Copy the first line of the material below and every later line through the line containing "SHARP_EDGE = math.radians(40.0)", without any other output.

=======

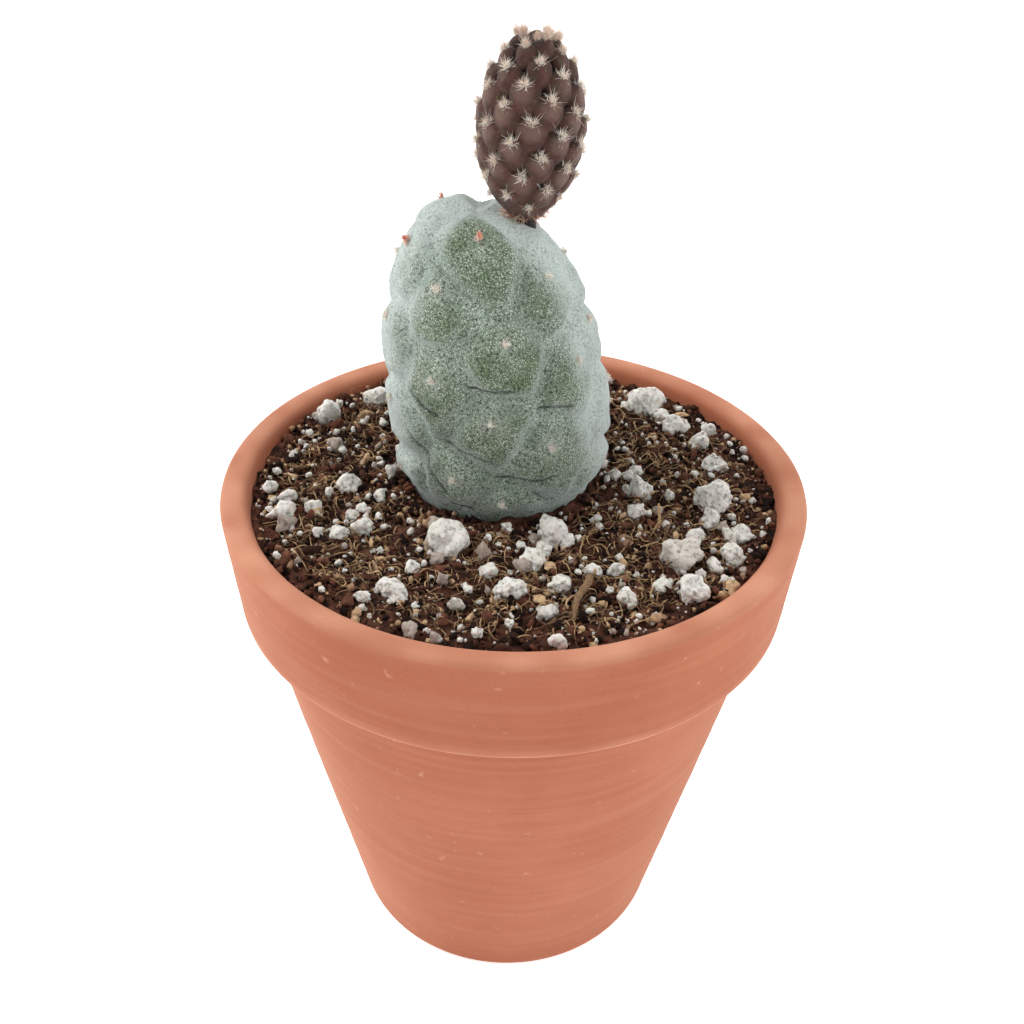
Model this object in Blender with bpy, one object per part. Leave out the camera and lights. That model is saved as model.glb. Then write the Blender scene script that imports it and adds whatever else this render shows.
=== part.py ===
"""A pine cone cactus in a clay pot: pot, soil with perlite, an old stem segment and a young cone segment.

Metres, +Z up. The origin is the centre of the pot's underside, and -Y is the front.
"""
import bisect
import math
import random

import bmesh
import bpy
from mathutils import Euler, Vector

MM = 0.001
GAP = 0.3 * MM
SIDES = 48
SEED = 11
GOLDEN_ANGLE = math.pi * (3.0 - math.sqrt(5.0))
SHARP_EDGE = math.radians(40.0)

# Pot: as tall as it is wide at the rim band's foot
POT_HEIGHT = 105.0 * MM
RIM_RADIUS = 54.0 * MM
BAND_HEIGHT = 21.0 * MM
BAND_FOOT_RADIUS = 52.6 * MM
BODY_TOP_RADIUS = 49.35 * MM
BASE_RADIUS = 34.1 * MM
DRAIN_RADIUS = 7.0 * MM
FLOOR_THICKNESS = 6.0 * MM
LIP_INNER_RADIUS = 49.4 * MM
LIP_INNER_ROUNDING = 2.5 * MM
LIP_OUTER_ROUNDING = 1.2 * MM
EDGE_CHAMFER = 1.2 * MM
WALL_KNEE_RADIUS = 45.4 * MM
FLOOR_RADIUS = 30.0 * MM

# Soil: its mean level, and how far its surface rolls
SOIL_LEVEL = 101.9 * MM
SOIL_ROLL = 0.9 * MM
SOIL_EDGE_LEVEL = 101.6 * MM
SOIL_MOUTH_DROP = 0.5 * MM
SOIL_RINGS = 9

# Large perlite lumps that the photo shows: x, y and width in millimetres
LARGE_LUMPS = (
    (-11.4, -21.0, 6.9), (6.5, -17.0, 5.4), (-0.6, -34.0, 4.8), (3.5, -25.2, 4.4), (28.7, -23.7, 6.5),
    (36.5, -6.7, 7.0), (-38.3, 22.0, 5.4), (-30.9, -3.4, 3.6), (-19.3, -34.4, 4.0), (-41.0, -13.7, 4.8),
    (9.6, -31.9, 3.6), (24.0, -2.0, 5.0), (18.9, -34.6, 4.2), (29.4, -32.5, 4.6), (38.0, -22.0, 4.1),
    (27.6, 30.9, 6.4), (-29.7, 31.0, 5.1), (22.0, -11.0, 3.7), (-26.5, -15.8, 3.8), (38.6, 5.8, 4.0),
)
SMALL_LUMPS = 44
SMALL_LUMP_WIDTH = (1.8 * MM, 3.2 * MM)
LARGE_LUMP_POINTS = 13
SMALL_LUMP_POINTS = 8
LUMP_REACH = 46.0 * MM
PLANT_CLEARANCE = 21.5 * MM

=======

_RESULT FOR THIS TASK_.
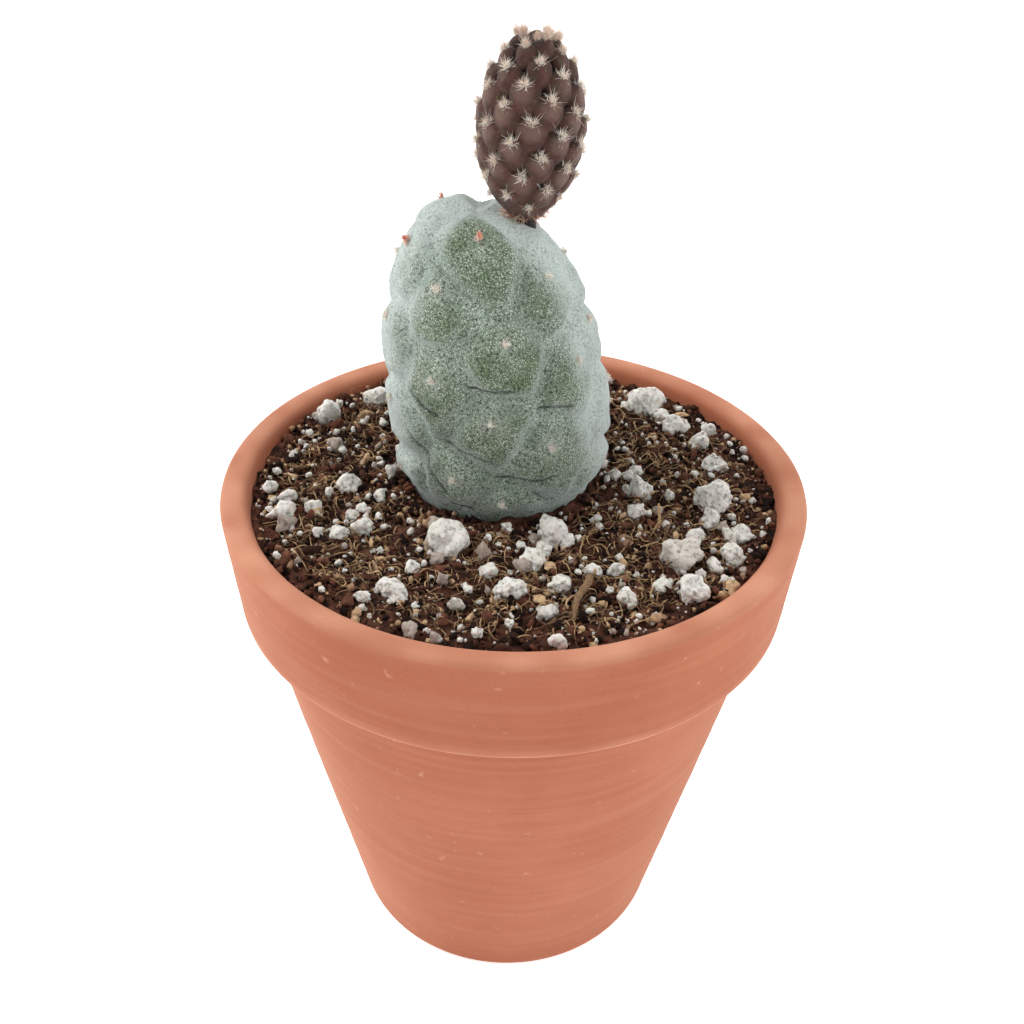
Model this object in Blender with bpy, one object per part. Leave out the camera and lights. That model is saved as model.glb. Then write the Blender scene script that imports it and adds whatever else this render shows.
=== part.py ===
"""A pine cone cactus in a clay pot: pot, soil with perlite, an old stem segment and a young cone segment.

Metres, +Z up. The origin is the centre of the pot's underside, and -Y is the front.
"""
import bisect
import math
import random

import bmesh
import bpy
from mathutils import Euler, Vector

MM = 0.001
GAP = 0.3 * MM
SIDES = 48
SEED = 11
GOLDEN_ANGLE = math.pi * (3.0 - math.sqrt(5.0))
SHARP_EDGE = math.radians(40.0)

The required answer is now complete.